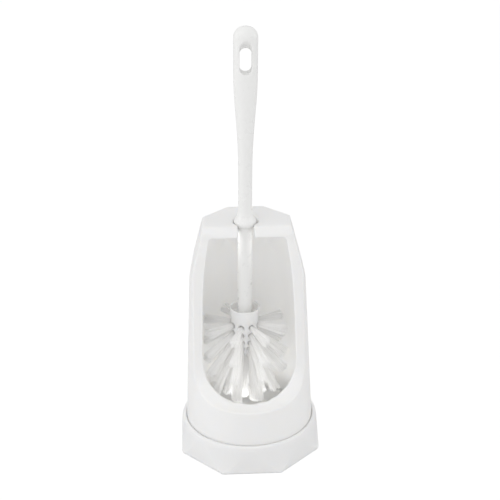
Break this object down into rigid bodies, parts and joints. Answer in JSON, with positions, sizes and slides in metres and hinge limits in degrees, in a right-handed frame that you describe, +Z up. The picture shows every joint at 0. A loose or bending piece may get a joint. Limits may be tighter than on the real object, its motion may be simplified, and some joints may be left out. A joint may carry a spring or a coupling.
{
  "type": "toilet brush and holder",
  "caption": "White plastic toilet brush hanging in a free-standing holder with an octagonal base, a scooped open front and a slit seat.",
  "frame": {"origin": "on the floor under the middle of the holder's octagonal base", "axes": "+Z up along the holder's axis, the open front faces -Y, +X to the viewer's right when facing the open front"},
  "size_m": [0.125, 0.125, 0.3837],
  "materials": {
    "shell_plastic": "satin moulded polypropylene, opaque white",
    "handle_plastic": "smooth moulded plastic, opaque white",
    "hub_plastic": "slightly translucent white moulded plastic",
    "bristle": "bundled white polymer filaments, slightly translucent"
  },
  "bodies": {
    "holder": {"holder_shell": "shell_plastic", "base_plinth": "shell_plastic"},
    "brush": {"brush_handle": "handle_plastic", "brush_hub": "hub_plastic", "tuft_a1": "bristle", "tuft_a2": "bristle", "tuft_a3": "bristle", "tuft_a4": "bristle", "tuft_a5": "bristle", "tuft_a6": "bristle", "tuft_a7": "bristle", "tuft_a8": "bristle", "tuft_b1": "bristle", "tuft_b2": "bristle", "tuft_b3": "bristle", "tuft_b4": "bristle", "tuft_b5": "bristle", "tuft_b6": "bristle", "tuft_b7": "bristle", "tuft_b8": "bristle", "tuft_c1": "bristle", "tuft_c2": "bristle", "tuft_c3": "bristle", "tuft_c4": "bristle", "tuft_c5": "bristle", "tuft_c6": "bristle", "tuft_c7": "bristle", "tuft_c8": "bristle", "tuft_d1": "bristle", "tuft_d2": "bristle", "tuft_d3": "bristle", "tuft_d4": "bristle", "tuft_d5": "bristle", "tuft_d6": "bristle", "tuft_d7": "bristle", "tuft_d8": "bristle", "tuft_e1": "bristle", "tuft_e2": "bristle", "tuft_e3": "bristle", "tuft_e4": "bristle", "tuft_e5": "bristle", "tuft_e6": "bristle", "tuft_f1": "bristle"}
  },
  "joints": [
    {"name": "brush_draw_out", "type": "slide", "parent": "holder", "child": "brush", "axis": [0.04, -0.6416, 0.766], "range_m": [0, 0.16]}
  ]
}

**WHAT NEEDS TO BE DONE:**
Go through the listing above and restate it word for word.

**OUTPUT OF THE EXERCISE:**
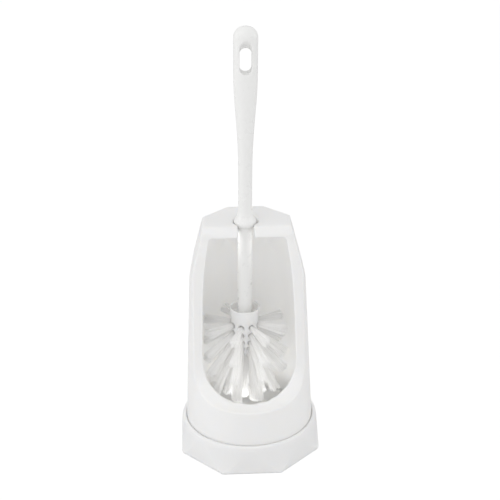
Break this object down into rigid bodies, parts and joints. Answer in JSON, with positions, sizes and slides in metres and hinge limits in degrees, in a right-handed frame that you describe, +Z up. The picture shows every joint at 0. A loose or bending piece may get a joint. Limits may be tighter than on the real object, its motion may be simplified, and some joints may be left out. A joint may carry a spring or a coupling.
{
  "type": "toilet brush and holder",
  "caption": "White plastic toilet brush hanging in a free-standing holder with an octagonal base, a scooped open front and a slit seat.",
  "frame": {"origin": "on the floor under the middle of the holder's octagonal base", "axes": "+Z up along the holder's axis, the open front faces -Y, +X to the viewer's right when facing the open front"},
  "size_m": [0.125, 0.125, 0.3837],
  "materials": {
    "shell_plastic": "satin moulded polypropylene, opaque white",
    "handle_plastic": "smooth moulded plastic, opaque white",
    "hub_plastic": "slightly translucent white moulded plastic",
    "bristle": "bundled white polymer filaments, slightly translucent"
  },
  "bodies": {
    "holder": {"holder_shell": "shell_plastic", "base_plinth": "shell_plastic"},
    "brush": {"brush_handle": "handle_plastic", "brush_hub": "hub_plastic", "tuft_a1": "bristle", "tuft_a2": "bristle", "tuft_a3": "bristle", "tuft_a4": "bristle", "tuft_a5": "bristle", "tuft_a6": "bristle", "tuft_a7": "bristle", "tuft_a8": "bristle", "tuft_b1": "bristle", "tuft_b2": "bristle", "tuft_b3": "bristle", "tuft_b4": "bristle", "tuft_b5": "bristle", "tuft_b6": "bristle", "tuft_b7": "bristle", "tuft_b8": "bristle", "tuft_c1": "bristle", "tuft_c2": "bristle", "tuft_c3": "bristle", "tuft_c4": "bristle", "tuft_c5": "bristle", "tuft_c6": "bristle", "tuft_c7": "bristle", "tuft_c8": "bristle", "tuft_d1": "bristle", "tuft_d2": "bristle", "tuft_d3": "bristle", "tuft_d4": "bristle", "tuft_d5": "bristle", "tuft_d6": "bristle", "tuft_d7": "bristle", "tuft_d8": "bristle", "tuft_e1": "bristle", "tuft_e2": "bristle", "tuft_e3": "bristle", "tuft_e4": "bristle", "tuft_e5": "bristle", "tuft_e6": "bristle", "tuft_f1": "bristle"}
  },
  "joints": [
    {"name": "brush_draw_out", "type": "slide", "parent": "holder", "child": "brush", "axis": [0.04, -0.6416, 0.766], "range_m": [0, 0.16]}
  ]
}